Я начинал чувствовать себя как животное, запертое в клетке, только клетка была моим собственным домом. Я отошел от Петера, оставляя свое удушающее, суровое оправдание на кухне, чтобы вернуться в свою спальню и найти рубашку. Было ясно, что мой нетерпеливый друг никуда не денется. Так что не было никакого смысла надеяться провести этот вечер спокойно. Я всеми силами старался держать себя в руках, но даже так, я мог чувствовать, как чешуя начинает пробиваться сквозь кожу. Должно быть, в миллионный раз в моей жизни в течение всех тридцати ротаций, я задавался вопросом, почему боги создали нас с таким очевидным признаком наших чувств. Всякий раз, когда мы злимся или опасно возбуждены, эти чешуи проявляются. Петер, видя, каким взволнованным я становлюсь, сделал небольшой шаг назад, от дверного проема в спальню.
— Послушай, я не пытаюсь тебя разозлить, Рейдон. Я просто хочу сказать… Я считаю, что мы не можем говорить об этом с таким пренебрежением. Обо всей этой ситуации. Никто из нас не может. Нет, если мы собираемся выжить.
— Видишь? Там. Прямо там.
Я рванул помятую льняную рубашку через голову, пытаясь не замечать, как она цепляется за жемчужно-серые чешуйки. И сейчас стоя, уставившись на своего друга детства, я размышлял, как два близких человека могут быть совершенно разными.
— Что? — спросил Петер с беспокойством, может, с небольшим намеком на нервозность на лице. — Что, прямо, где?

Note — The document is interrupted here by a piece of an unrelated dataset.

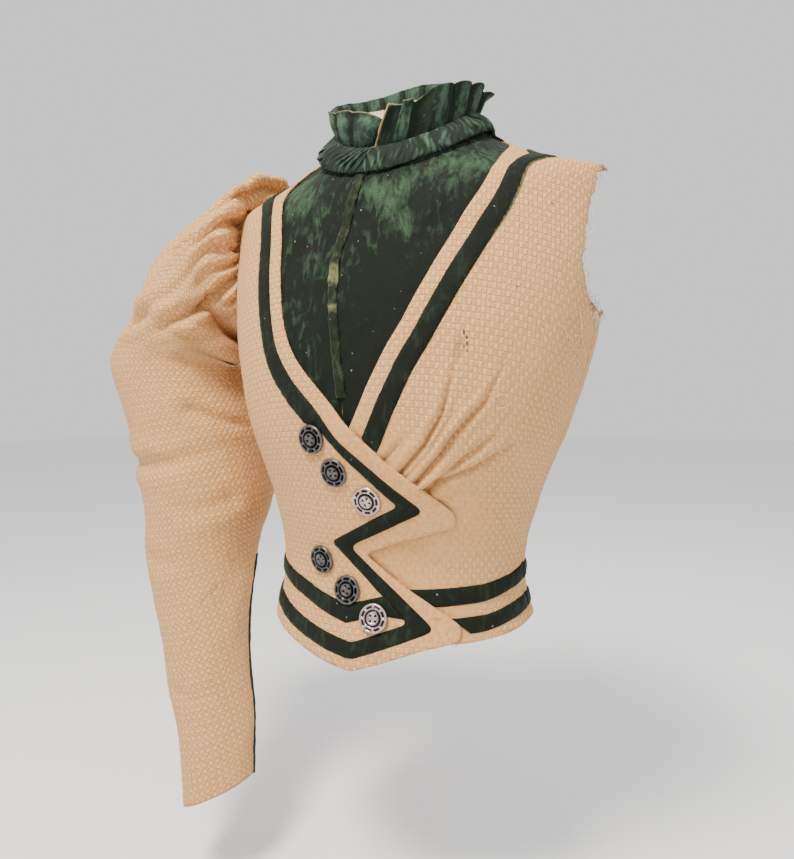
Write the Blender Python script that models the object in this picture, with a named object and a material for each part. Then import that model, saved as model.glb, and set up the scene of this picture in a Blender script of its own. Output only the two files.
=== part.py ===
# A fitted bodice of the 1890s in tan check cloth and green velvet.
# The fronts lap in a zig-zag, one leg-of-mutton sleeve is left and the other armhole is raw.
# Metres, +Z up, wearer facing -Y, so that the wearer's left is +X.
# The origin is the middle of the wearer's neck, level with the shoulder seam at the collar.
# Panels are drawn as a cutter would: girth from centre front, and level below the neck.

from collections import namedtuple
from math import cos, pi, radians, sin

import bmesh
import bpy
import numpy as np
from mathutils import Vector
from mathutils.geometry import delaunay_2d_cdt

# Cloth and seams
CLOTH = 0.0016
VELVET = 0.0014
BAND = 0.0011
LINING = 0.0010
SEAM = 0.0003
TUCK_UNDER = 0.0010    # from a front's inner face to the plastron beneath it
LAP_RISE = 0.0026      # how far the right front rides out over the left
LAP_FADE = 0.030       # girth over which it comes back down
NECK_EDGE = -0.0005    # the level at which pieces end below the collar

# Lattices of the walls
FRONT_STEP = 0.0175
BACK_STEP = 0.0230
PLASTRON_STEP = 0.0175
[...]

— Вот. Последнее, что ты сказал. Ты пытаешься сказать мне, что я должен проявлять интерес, если мы собираемся выжить. Вот где мы разошлись во мнениях, хорошо? Потому что я думаю, мы не выживем. Ты и я, и конечно, все остальные, кто уже здесь. Но однажды, мы все уйдем. Бум! Вот и все. Ничего более. В том-то и дело, что когда последний из нас умрет, больше ничего не останется. Валморианцев больше не будет. Искоренены. Пуф. Уловил? Понимаешь, почему мне абсолютно плевать о всеобщем собрании?
Лицо Петера охватило множество эмоций, пока я говорил, наконец, остановившись на серьезной окаменелой сдержанности. Я почти сожалел из-за своей маленькой речи. Почти. Он был оптимистичным глупцом, всегда верящим в любую недалекую историю спасения. С тех пор, как Господам стало очевидно, что это никакая не случайность и наше поколение действительно станет последним из валморианцев, Петер верил в любой слух, гуляющий по улицам, говорящий о спасении. Помню те времена, когда я и сам верил в надежду, тем самым обманывая себя. Но те времена давно прошли.
Все, что я чувствовал по этому поводу за последнее время, было скучная и болезненная необратимость, перетекающая в бездушное безразличие.
— Я слышу тебя. Точно так же, как и всегда. Не похоже, что ты хоть раз говорил нечто обратное. Ты исторгаешь это дерьмо уже много лет. Если хочешь знать, Рейдон, оно уже не в моде.
— О да? — мой голос звучал мрачно и сердито в моих ушах, и мои чешуйки поднимались все выше, привлекая внимание: — Ты так думаешь?